Danilo Tacconi, direttore di Malattie infettive all’ospedale San Donato di Arezzo, ed Elena De Sanctis, responsabile dell’Igiene pubblica della zona aretina, spiegano il fenomeno.
Primo obiettivo: “Intensificare la vaccinazione per raggiungere l’immunità di gregge, e cioè fino al punto in cui almeno all’80% della popolazione ha completato il ciclo vaccinale”. Secondo Obiettivo: “Mantenere l’uso delle mascherine e delle norme di prudenza”. Danilo Tacconi, direttore di Malattie infettive all’ospedale San Donato di Arezzo, respinge l’idea che la singola persona vaccinata contro il Covid sia una sorta di supereroe libero da problemi e, soprattutto, da doveri verso la comunità in cui vive.
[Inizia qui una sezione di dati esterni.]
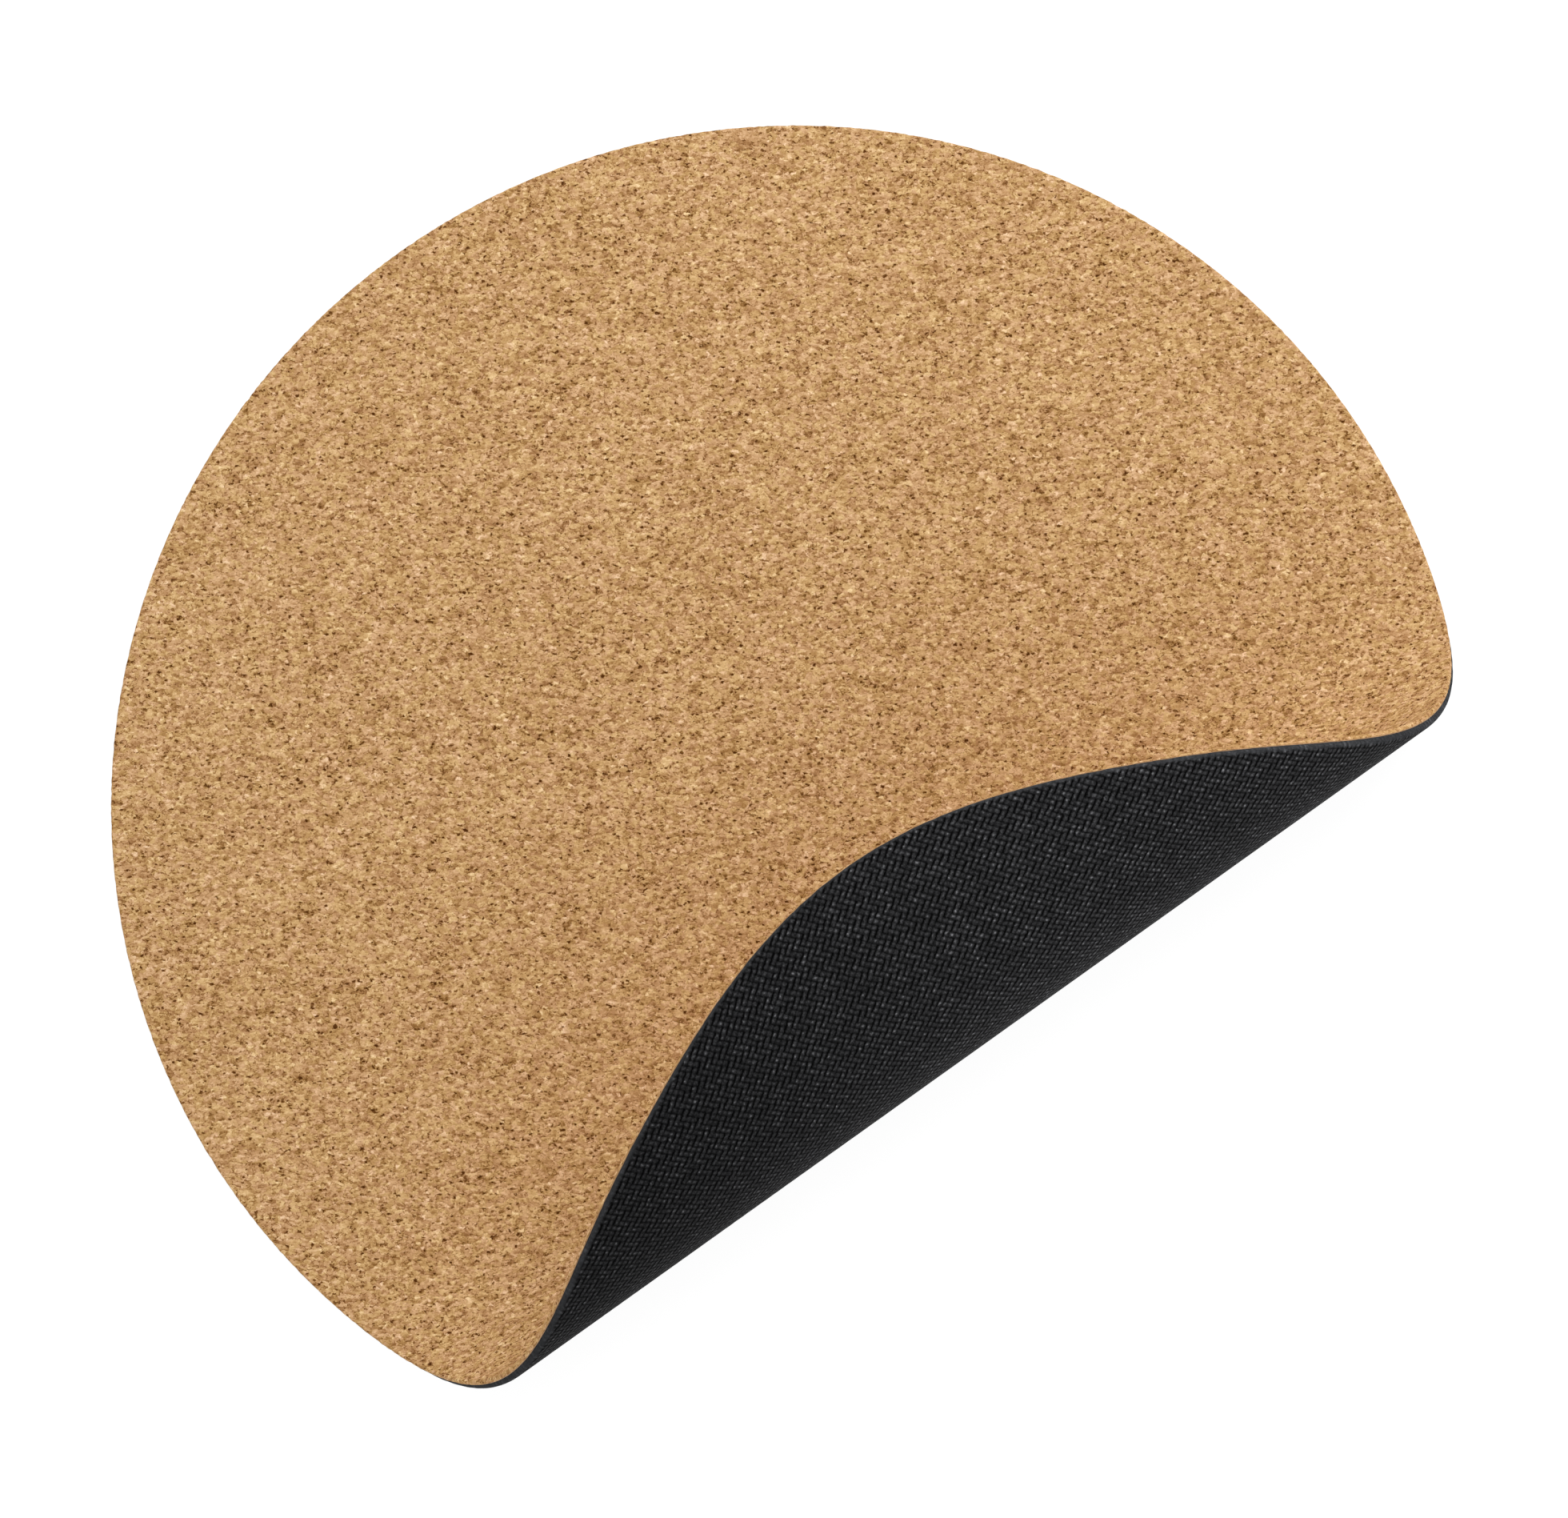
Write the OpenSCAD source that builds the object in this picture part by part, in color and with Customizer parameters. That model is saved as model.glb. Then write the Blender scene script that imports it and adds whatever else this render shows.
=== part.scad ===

“Negli ultimi nove giorni, nella provincia di Arezzo, abbiamo avuto 50 nuovi casi di media al giorno – ricorda –. Abbiamo pazienti in degenza Covid, il cui numero non arriva a due cifre e due pazienti in terapia intensiva. La sintesi è che le precauzioni non possono essere abbandonate né alla prima né alla seconda dose di vaccino, soprattutto avendo a che fare con le varianti e con un’immunità della popolazione ancora non sufficiente, tale da ridurre in modo significativo la circolazione del virus”.
I contagi, e più ancora i ricoveri di persone vaccinate, provocano dubbi. “Come ha evidenziato l’Istituto Superiore di Sanità, siamo di fronte ad un paradosso – commenta Elena De Sanctis, responsabile dell’Igiene pubblica della zona aretina –. Sono stati raggiunti livelli elevati di copertura e in questa fase il numero assoluto delle infezioni, ospedalizzazioni e decessi diventa simile per vaccinati e non vaccinati. Ma se leggiamo l’incidenza e cioè il rapporto tra il numero dei casi e la popolazione, scopriamo che quella dei vaccinati è dieci volte più bassa di quella dei non vaccinati. La sintesi è che il vaccino funziona”.
Ovviamente la sua copertura non può essere al 100%. “È la storia dei vaccini a confermarlo – sottolinea Tacconi –. Ci sono i limiti dettati dal vaccino stesso e la reazione, singola e diversa l’una dall’altra, delle diverse persone”.
De Sanctis ricorda, sulla base dei dati forniti dall’Istituto Superiore di Sanità, che il ciclo vaccinale completo protegge all’88% dall’infezione, al 94% dal ricovero in ospedale, al 97% dal ricovero in terapia intensiva e al 96% da un esito fatale della malattia. I vaccinati possono divenire positivi, ma in genere hanno forme con nessuno o pochi sintomi. Fra i ricoverati con il Covid ci sono anche delle persone che hanno completato il ciclo vaccinale ma il motivo del loro ricovero è una patologia diversa dal Covid. “Quando si raggiunge una copertura molta alta – conclude – la maggior parte dei casi può essere quella di soggetti vaccinati, ma questo perché popolazione dei vaccinati è più numerosa di quella che non lo è”.
Una riflessione merita, infine, l’ospedalizzazione. Così Tacconi: “Dobbiamo distinguere le differenze tra i pazienti in degenza Covid. Tra quelli vaccinati con ciclo completo, in numero assoluto decisamente più basso rispetto ai non vaccinati, il motivo della degenza ospedaliera è spesso indipendente dal Covid. Presentano altre patologie, ma la presenza dell’infezione da SARS-CoV-2 ne determina la degenza in bolla Covid. Un contagiato, seppur vaccinato, che ha contratto una polmonite batterica o ha una frattura di femore si ricovera in bolla, perché devono essere garantiti percorsi di isolamento, senza venir meno ai trattamenti specifici del paziente. I numeri dei vaccinati ricoverati non può essere quindi utilizzato per mettere in discussione l’assoluta validità e necessità della vaccinazione”.